Perfectly normal for there to be a wrinkle where the roof sheeting is joined together. Allows for expanding and contracting of the wood roof sheeting due to temperature changes without tearing the rubber roof membrane. The scratches and tear in the roof membrane must be repaired though. Dicor should take care of that.

Todd


----------



## W5CI (Apr 21, 2009)

IMHO you should have made the inspection prior to Paying for the Camper. They would replace the Roof or Camper if it was mine before i would Pay for it.


----------



## MJV (Apr 19, 2012)

If this was me--I assume this was found on a brand new--never used trailer--During the pre-delivery?????

I would not accept the trailer, and ask for a different unit!--- This is a BRAND NEW trailer! And should not have the roof "patched up". Only possible compromise would be to have the entire roof re-done--as it would have come from the factory.

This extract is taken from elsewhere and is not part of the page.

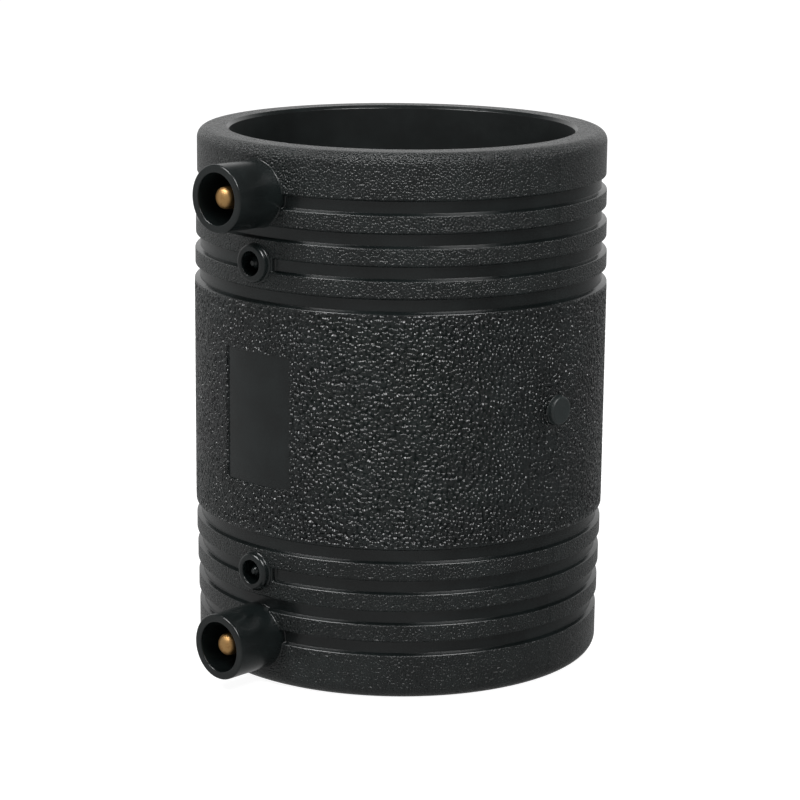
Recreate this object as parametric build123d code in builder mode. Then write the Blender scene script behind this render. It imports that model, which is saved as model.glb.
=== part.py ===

If there are other conditions?-- demo unit or used. (price adjusted accordingly) then the repair solutions sound reasonable.


----------



## Tourdfox (Oct 4, 2012)

W5CI said:


> IMHO you should have made the inspection prior to Paying for the Camper. They would replace the Roof or Camper if it was mine before i would Pay for it.


 I agree allthough i didn't inspect our roof when we bought it as a late spring snowfall hit when we were at the dealer to pick it up. Pretty much the most important thing is the roof though. A patch on a roof of a brand new trailor absolutely unexceptable in my world.


----------



## CamperAndy (Aug 26, 2004)

The wrinkles are not an issue based on the description but it does sound like the trailers roof was damaged prior to delivery.

The roof can be repaired and personally I would rather patch a small hole than trust the local dealer to replace the roof membrane. You/they can use a roll of eternabond tape to repair the hole and reinforce the scratch and it will never be an issue. This is what I would do if it happened to my trailer when I was responsible for the issue.

Since this was found on the walk through you can request a replacement unit. Can't hurt to ask.


----------



## ED_RN (Jun 25, 2006)

I agree. Have them replace the camper or properly repair the damage. Could still try to negotiate a discount. Having the dealer replace the membrane screams problems down the road.


----------



## motox718 (Jan 22, 2015)

thank you everyone for all the replies. yes this camper is brand new its only been on the dealers lot for 14 days so it is brand new. current status is that I'm waiting on my dealership to see what there recommended action is. my dealership has contacted Keystone and they are waiting for a response on actions moving forward from keystone. I'm not sure what they are going to recommend.

I think I'm going to try to see if I can get a different New trailer as a replacement (same model). Or if they will not give me a new trailer I think I would rather have them patch it and get compensated for the damages. If I go that road how much money do you think would be fair for me to ask for? say in three to five years how much resale value do you guys think I will lose for having a small patch in the roof?

I don't think I want them to replace the whole roof because there's probably more opportunities to just screw it up more than it currently is.

please let me know your thoughts thanks again for your replies


----------



## Todd&Regan (Jul 1, 2010)

Replacing the roof membrane would be an extensive project for the dealership. Patching the roof with Dicor would be an easy, inexpensive fix, but you shouldn't have to have any roof patching on a new camper. Here's my opinion if I were in your shoes.
1. Demand a new camper.
2. Have the roof membrane replaced and demand an additional couple years warranty to the roof with a written warranty agreement.
3. Have the roof patched, and as you said, ask for more money off the selling price. I don't think a small patch would have a big impact on resale value.
Good luck and let us know how it turns out.

Todd


----------



## Todd&Regan (Jul 1, 2010)

Just to add to my previous comment, if you've already paid for and signed the papers on the camper, getting a replacement camper probably isn't going to happen.


----------



## motox718 (Jan 22, 2015)

Thanks for the reply again. I have not asked for a new different camper yet but I'm going to draft up a email and send it off to my dealer today. My dealer has not got back to me with whatever recommendations Keystone has and I wanted to see what they said.

however my dealer did send me an email saying that the paperwork I signed was dated 2014 instead of 2015 and they want me to come in and resign the document. This may be my escape clause if they do not do what I want but I really don't want to cancel the deal completely because I did get a pretty good price and a good finance rate.


----------



## motox718 (Jan 22, 2015)

thank you all for your replies on this discussion. I talked with the dealer today and they were very understanding actually and with not too much persuasion they did agree to give me a brand new camper that they had to order. it's on order so I will get it in approximately 6 to 8 weeks. The only downside is they are going to have to run my credit again when the camper gets here so hopefully interest rates don't go up in the mean t ime.

thanks again everyone I'll post some modifications that I already plan on doing to it once I get it in the springtime.

Thanks
Nick


----------



## Tourdfox (Oct 4, 2012)

motox718 said:


> thank you all for your replies on this discussion. I talked with the dealer today and they were very understanding actually and with not too much persuasion they did agree to give me a brand new camper that they had to order. it's on order so I will get it in approximately 6 to 8 weeks. The only downside is they are going to have to run my credit again when the camper gets here so hopefully interest rates don't go up in the mean t ime.
> 
> thanks again everyone I'll post some modifications that I already plan on doing to it once I get it in the springtime.
> 
> ...


 Wow , That's great. I'm very surprised but happy for you.Take lots of extra time when you walk through the new one.


----------